NotebookAugust 1, 2007 By: American Salon Staff American Salon
Blast from the Past
From hippies and Haight-Ashbury to rock stars and revolutionaries, the '60s saw dramatic changes take hold. The Sixties: Photographs by Robert Altman (Santa Monica Press, 2007) captures the tumultuous times in a collection of photographs and commentary by the Rolling Stone photojournalist, with an introduction by rock journalist Ben Fong-Torres. The book pays tribute to the iconic events, culture, musicians, writers and political figures that made the '60s one of the most influential decades of the 20th century. santamonicapress.com —S.B.
Pacifica Natural Soaps are now available in five fresh and exotic new scents: Moroccan Chamomile Apple, Tibetan Mountain Temple, Lavender Ylang Ylang, Vanilla Vera Cruz and Waikiki Pikake. Each bar of soap is carefully handmade using the brand's biodegradable, vegan and vegetable-glycerin soap base, as well as signature fragrance blends of natural oils and essences. pacificasoaps.com —C.W.
THE COCOA CURE
Gelée de Choc, from Payot Paris' Les Revitalisantes skincare line, combines cocoa and orange extracts with soy proteins to help combination or oily skin regain its healthy radiance. Payot Paris products are being introduced in Ritz-Carlton hotel spas nationwide in an exclusive menu of services, most recently at New York City's Battery Park location. payot.com —L.A.
The Doctor is In
Dr. Martens—the combat kicks that achieved cult status during the '80s punk-rock era—are making a comeback. A retooled version of the iconic footwear first resurfaced when designer Yohji Yamamoto debuted his fall/winter 2007 menswear collection in Paris and is now making its way to select retail outlets.

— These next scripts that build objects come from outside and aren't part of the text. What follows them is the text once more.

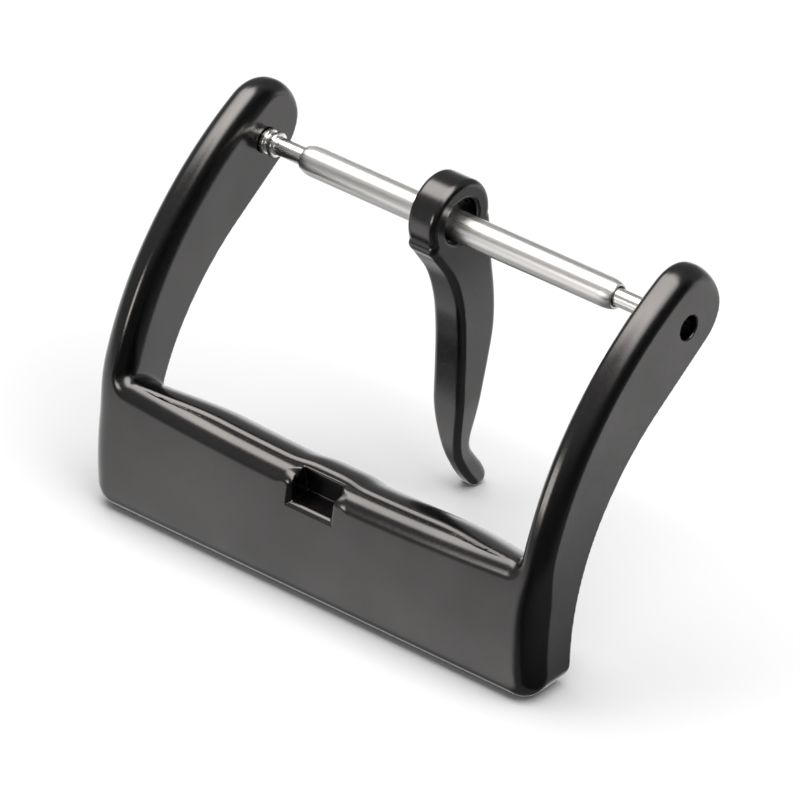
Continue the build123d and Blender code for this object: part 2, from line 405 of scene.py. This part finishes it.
# %% The frame as one distance
def frame_distance(x, y, z):
    """Distance to the buckle frame.

    The side view and the front view meet in rounded edges. The strap opening
    and the notch are one space, whose own corner is flared, and that space is
    taken out with a rounded rim. On the arms the rim is an ellipse: dividing
    the metal's distance by a stretch makes the rounding reach that much deeper
    than it is wide. Last come the holes for the spring bar.
    """
    side, along = side_outline(y, z)
    wide = np.abs(x)
    share = (along - END_FROM) / (END_TO - END_FROM)
    crestness = blend_steps(share, *CREST_SHARES)

    edge = np.minimum(HALF_WIDTH - wide, z - TABLE_Z)
    roll = ROLL_STEEPNESS * np.clip(ROLL_REACH - edge, 0, 1) ** 2 * crestness
    side = side + roll * blend_steps(-z, *ROLL_DEPTHS)

    bottom = TABLE_Z - z
    front_view = round_edge(wide - HALF_WIDTH, bottom, BOTTOM_CORNER)
    at_foot = blend_steps(bottom - wide + HALF_WIDTH, -FOOT_BLEND, FOOT_BLEND)
    full = CREST_ROUND + (PLATE_ROUND - CREST_ROUND) * blend_steps(-z, *PLATE_DEPTHS)
    outer = CRISP + (full - CRISP) * crestness
    metal = round_edge(side, front_view, outer * (1 - at_foot) + FOOT_ROUND * at_foot)

    top = (bar_top(x, y) - z) * TOP_STEEPNESS
    opening = round_edge(wide - HALF_OPENING, top, OPENING_CORNER)
    back_wall = NOTCH_BACK - NOTCH_LEAN * (z - NOTCH_FLOOR)
    notch = np.maximum(np.maximum(wide - NOTCH_HALF, y - back_wall), NOTCH_FLOOR - z)
    flare = NOTCH_CRISP + (NOTCH_FLARE - NOTCH_CRISP) * blend_steps(-y, *FLARE_DEPTHS)
    kept = round_edge(-opening, -notch, flare)

    at_notch = blend_steps(opening - notch, -NOTCH_BLEND, NOTCH_BLEND)
    on_bar = blend_steps(top - wide + HALF_OPENING, -BAR_BLEND, BAR_BLEND)
    rim = (INNER_ROUND - CRISP) * (1 - on_bar) + (BEAD_ROUND - CRISP) * on_bar
    inner = CRISP + rim * crestness
    stretch = 1 + INNER_STRETCH * blend_steps(share, *INNER_SHARES) * (1 - on_bar) * (1 - at_notch)
    metal = round_edge(metal / stretch, kept, inner * (1 - at_notch) + NOTCH_ROUND * at_notch)

    hole = np.hypot(y, z) - HOLE_RADIUS
    return round_edge(metal, -hole, HOLE_ROUND)


# %% The frame's mesh: fine boxes at the bead, the notch and the pivot holes
frame_xs = steps_between((-11.6, 0.1), (-9.2, 0.22), (-2.4, 0.07), (2.4, 0.22), (9.2, 0.1),
                         (11.6, 0.1))
frame_ys = steps_between((-9.7, 0.06), (-7.7, 0.11), (-0.7, 0.05), (0.7, 0.1), (2.3, 0.1))
frame_zs = steps_between((TABLE_Z - 0.2, 0.12), (-9.1, 0.06), (-6.7, 0.11), (-0.7, 0.05),
                         (0.7, 0.1), (2.7, 0.1))
frame_piece = add_piece("frame_polished", *skin(frame_distance, frame_xs, frame_ys, frame_zs),
                        "frame", ["buckle_frame"], "frame_black")

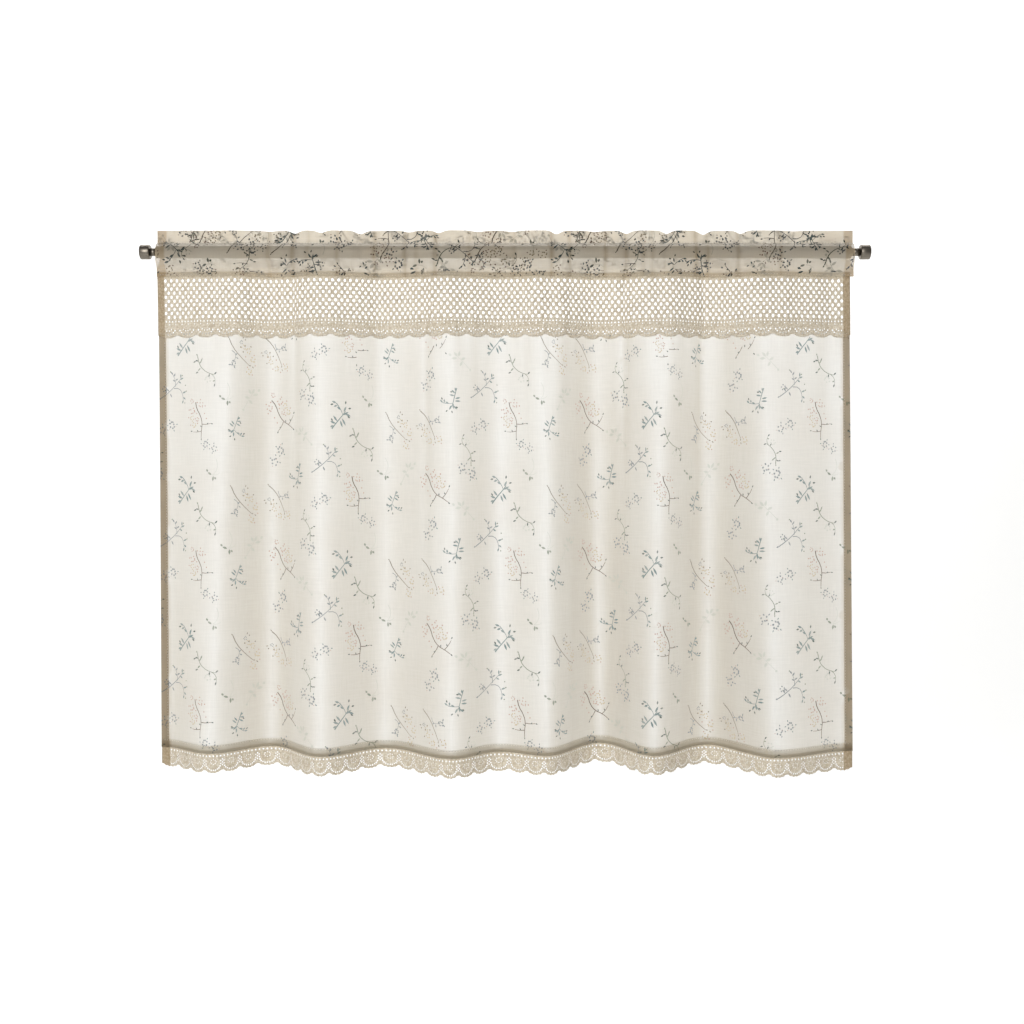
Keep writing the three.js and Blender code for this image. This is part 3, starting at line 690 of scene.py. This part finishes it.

The collection fuses a color palette of red, purple and black with Doc Martens' trademark yellow stitch, translucent sole and heel loop and Yamamoto's dark, tailored aesthetic, including his signature "YY" monogram leather with red lining. drmartens.com; yohjiyamamoto.co.jp —K.D.
WHAT'S IN A NAME?
In 1988, Alan Benfield Bush partnered with Jim Markham to create ABBA (Alan Benfield Bush Academy), a line of natural, vegan hair products. In the late '90s, the company was purchased by Styling Technologies, which changed the meaning to A Balance of Business and Art. Today's owners, Colomer USA, say the name ABBA has no real meaning, but the brand still maintains its mission of fusing science with nature to deliver high-quality products. —N.P.